WHAT IS NEEDED. Your task is to reproduce word for word the lines running from the line containing "bell_tail()" to the line containing "if empty is", inclusive. Nothing else belongs in the answer.

╔══

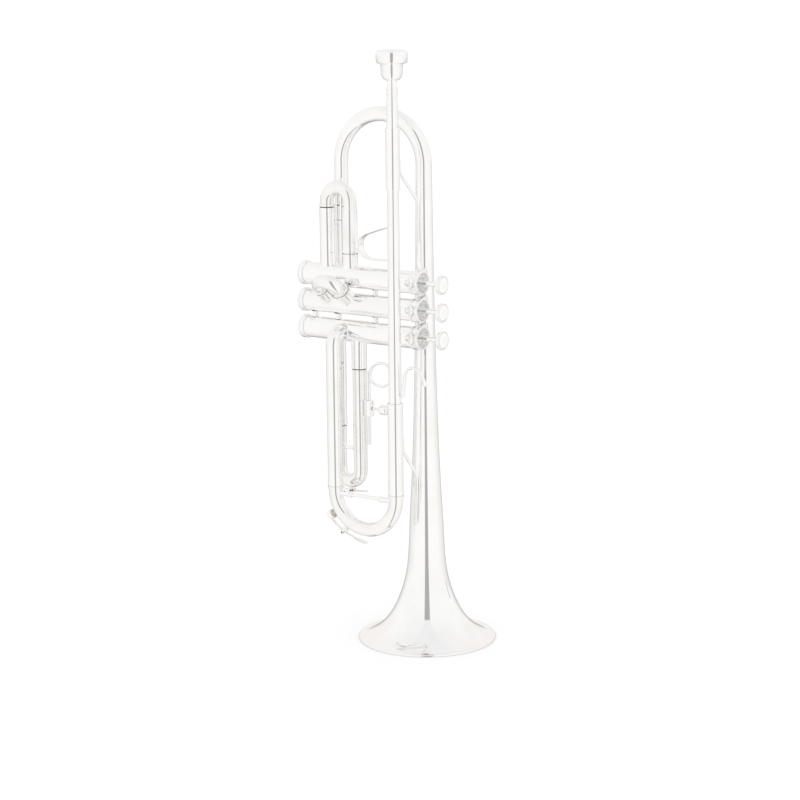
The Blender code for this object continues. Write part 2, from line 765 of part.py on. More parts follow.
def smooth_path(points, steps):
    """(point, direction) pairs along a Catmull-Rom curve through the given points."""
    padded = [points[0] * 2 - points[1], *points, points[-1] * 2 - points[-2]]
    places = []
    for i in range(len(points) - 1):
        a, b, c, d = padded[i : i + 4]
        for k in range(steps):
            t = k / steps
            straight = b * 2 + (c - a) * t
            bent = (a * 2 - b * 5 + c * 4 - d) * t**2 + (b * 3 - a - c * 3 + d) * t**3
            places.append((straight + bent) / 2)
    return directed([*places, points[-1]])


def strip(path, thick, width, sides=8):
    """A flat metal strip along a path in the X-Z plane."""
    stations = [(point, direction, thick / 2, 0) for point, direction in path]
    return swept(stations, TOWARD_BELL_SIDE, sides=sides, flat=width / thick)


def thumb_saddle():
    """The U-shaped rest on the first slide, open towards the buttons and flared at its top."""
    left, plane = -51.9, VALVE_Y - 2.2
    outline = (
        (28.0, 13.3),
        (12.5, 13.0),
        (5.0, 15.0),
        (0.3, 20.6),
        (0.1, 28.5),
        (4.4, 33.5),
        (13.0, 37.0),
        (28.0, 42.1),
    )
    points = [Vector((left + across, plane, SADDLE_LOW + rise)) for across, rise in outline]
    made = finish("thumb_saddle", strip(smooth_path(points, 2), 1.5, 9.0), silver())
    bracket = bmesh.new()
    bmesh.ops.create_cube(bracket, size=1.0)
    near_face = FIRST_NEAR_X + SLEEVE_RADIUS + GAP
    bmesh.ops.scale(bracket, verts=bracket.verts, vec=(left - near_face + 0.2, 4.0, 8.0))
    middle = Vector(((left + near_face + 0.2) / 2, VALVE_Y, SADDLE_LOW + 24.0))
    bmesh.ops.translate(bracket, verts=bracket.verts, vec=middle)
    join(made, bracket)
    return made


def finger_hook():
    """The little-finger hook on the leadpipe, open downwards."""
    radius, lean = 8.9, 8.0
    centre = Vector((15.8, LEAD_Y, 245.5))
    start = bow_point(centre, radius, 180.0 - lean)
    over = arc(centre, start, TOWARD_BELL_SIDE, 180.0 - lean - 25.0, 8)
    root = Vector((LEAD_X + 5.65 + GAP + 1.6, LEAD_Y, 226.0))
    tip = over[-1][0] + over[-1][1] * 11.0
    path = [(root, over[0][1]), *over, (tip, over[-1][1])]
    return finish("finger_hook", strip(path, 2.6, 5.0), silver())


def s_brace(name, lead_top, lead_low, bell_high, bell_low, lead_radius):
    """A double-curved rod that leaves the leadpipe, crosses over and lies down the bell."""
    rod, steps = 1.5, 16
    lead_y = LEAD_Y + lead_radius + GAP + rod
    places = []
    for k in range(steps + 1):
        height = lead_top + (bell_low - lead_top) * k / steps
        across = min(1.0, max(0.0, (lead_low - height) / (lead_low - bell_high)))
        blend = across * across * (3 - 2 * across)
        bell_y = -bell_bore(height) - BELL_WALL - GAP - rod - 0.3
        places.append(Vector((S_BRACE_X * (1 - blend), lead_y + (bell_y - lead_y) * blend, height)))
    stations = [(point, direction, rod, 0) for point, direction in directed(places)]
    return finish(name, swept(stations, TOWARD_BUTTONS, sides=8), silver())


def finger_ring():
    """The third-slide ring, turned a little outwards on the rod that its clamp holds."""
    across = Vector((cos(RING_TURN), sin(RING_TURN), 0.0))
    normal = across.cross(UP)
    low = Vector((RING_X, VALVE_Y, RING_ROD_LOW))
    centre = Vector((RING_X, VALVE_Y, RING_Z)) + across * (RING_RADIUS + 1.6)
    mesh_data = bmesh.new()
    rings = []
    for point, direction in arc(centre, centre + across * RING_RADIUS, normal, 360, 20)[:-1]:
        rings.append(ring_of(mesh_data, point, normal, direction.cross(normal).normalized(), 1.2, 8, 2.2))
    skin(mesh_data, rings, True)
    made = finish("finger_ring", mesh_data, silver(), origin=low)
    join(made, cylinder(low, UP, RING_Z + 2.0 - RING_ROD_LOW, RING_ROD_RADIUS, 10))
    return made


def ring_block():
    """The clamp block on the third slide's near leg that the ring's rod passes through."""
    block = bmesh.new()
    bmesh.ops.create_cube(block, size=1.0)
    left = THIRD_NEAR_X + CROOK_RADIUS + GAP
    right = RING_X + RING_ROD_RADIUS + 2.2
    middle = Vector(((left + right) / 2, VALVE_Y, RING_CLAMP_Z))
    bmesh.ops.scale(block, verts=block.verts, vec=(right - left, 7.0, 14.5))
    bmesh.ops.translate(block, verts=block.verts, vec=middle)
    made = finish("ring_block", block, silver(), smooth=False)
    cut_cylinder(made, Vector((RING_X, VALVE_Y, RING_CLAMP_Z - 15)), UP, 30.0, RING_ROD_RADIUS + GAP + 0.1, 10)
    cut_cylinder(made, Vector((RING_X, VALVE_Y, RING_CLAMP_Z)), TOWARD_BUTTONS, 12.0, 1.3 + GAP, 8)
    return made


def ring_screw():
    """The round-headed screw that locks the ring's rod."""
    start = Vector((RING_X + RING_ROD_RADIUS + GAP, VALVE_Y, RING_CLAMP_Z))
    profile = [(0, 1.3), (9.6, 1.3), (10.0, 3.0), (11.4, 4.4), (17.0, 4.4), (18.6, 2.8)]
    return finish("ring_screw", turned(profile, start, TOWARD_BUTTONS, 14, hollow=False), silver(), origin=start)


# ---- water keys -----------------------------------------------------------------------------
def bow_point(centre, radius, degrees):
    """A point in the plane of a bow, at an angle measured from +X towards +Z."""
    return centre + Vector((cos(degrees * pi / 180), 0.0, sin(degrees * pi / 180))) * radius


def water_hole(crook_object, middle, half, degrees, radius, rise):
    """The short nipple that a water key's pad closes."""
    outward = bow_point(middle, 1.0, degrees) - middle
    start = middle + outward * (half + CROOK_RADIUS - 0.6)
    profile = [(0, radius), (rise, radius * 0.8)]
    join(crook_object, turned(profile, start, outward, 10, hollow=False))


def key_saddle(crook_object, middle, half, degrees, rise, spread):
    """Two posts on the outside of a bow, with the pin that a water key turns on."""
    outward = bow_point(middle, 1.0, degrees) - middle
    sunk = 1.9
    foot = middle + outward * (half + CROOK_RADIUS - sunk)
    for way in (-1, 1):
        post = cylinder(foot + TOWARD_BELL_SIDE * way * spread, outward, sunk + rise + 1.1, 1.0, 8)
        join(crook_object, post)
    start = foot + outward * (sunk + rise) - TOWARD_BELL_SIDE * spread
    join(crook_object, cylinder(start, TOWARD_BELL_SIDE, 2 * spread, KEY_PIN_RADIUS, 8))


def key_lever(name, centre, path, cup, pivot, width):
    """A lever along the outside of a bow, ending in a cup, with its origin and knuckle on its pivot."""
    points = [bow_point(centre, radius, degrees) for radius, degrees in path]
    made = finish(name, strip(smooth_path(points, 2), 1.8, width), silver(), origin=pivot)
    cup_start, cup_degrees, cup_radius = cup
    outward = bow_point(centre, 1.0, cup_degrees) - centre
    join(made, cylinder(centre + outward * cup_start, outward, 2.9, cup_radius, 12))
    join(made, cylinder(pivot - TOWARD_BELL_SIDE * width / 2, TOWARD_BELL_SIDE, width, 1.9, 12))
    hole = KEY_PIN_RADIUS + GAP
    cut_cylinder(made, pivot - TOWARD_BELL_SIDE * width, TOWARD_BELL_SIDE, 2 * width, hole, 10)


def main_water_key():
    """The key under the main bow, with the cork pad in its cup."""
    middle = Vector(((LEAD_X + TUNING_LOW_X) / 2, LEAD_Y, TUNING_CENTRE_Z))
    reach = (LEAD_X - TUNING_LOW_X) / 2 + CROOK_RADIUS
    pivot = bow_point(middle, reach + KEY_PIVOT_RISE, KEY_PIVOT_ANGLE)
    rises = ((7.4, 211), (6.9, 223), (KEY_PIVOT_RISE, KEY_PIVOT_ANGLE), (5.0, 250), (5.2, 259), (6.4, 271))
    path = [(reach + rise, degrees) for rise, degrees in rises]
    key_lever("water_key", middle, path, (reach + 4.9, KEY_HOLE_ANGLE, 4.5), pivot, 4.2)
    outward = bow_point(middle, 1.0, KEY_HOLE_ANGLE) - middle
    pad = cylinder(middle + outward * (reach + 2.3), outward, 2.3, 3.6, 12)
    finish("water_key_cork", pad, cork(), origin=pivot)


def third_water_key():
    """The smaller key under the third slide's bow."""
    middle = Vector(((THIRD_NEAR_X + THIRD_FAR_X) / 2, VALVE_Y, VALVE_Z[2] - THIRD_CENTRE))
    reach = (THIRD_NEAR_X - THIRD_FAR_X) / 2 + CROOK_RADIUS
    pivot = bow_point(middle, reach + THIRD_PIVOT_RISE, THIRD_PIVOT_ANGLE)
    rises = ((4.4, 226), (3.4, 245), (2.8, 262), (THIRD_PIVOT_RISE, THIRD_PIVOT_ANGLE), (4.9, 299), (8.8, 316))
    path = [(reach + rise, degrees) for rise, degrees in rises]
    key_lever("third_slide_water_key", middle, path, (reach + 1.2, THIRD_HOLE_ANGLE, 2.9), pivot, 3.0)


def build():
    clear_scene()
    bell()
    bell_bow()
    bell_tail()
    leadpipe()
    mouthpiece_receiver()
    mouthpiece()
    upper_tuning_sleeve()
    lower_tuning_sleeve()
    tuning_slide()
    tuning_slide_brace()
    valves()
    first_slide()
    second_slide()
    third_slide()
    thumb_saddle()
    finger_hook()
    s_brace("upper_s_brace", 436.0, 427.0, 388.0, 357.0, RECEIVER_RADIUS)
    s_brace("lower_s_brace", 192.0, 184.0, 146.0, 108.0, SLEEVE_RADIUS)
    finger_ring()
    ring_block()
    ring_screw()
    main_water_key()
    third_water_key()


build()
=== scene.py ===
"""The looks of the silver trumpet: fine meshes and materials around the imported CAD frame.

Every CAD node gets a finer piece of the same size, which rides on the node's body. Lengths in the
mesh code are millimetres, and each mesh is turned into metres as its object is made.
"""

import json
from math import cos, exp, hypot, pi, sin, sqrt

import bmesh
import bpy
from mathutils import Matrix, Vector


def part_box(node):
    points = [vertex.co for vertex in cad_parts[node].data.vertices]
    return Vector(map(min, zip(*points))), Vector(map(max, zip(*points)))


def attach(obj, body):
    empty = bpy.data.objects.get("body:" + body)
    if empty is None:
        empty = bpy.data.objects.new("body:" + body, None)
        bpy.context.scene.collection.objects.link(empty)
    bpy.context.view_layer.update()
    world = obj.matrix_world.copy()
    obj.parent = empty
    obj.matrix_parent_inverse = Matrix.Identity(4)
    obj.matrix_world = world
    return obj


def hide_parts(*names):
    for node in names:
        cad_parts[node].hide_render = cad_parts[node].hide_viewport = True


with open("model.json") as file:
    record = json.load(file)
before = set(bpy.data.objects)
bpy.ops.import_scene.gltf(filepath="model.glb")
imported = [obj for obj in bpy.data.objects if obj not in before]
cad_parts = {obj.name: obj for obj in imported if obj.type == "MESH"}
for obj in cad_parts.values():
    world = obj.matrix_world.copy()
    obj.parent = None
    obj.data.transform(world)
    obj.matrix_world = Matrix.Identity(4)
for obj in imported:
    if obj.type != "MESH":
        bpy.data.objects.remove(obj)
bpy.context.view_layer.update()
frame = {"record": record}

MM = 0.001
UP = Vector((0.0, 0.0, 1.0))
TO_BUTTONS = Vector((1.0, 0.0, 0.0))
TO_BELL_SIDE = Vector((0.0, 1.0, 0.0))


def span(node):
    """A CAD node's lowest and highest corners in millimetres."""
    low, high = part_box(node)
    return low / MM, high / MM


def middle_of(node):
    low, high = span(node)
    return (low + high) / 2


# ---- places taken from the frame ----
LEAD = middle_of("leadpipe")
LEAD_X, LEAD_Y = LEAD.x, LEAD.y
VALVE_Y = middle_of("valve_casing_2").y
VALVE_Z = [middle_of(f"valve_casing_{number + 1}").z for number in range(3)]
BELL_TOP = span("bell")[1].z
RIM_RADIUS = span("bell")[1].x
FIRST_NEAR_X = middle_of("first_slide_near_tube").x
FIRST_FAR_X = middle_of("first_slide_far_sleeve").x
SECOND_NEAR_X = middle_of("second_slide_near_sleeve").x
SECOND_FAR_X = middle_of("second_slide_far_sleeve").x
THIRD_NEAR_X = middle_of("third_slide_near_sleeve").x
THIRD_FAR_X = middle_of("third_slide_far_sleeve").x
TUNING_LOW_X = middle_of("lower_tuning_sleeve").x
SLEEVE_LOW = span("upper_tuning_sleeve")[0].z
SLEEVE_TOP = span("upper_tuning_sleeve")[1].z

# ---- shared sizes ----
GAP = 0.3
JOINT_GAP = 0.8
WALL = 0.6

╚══

RESPONSE.
    bell_tail()
    leadpipe()
    mouthpiece_receiver()
    mouthpiece()
    upper_tuning_sleeve()
    lower_tuning_sleeve()
    tuning_slide()
    tuning_slide_brace()
    valves()
    first_slide()
    second_slide()
    third_slide()
    thumb_saddle()
    finger_hook()
    s_brace("upper_s_brace", 436.0, 427.0, 388.0, 357.0, RECEIVER_RADIUS)
    s_brace("lower_s_brace", 192.0, 184.0, 146.0, 108.0, SLEEVE_RADIUS)
    finger_ring()
    ring_block()
    ring_screw()
    main_water_key()
    third_water_key()


build()
=== scene.py ===
"""The looks of the silver trumpet: fine meshes and materials around the imported CAD frame.

Every CAD node gets a finer piece of the same size, which rides on the node's body. Lengths in the
mesh code are millimetres, and each mesh is turned into metres as its object is made.
"""

import json
from math import cos, exp, hypot, pi, sin, sqrt

import bmesh
import bpy
from mathutils import Matrix, Vector


def part_box(node):
    points = [vertex.co for vertex in cad_parts[node].data.vertices]
    return Vector(map(min, zip(*points))), Vector(map(max, zip(*points)))


def attach(obj, body):
    empty = bpy.data.objects.get("body:" + body)
    if empty is None:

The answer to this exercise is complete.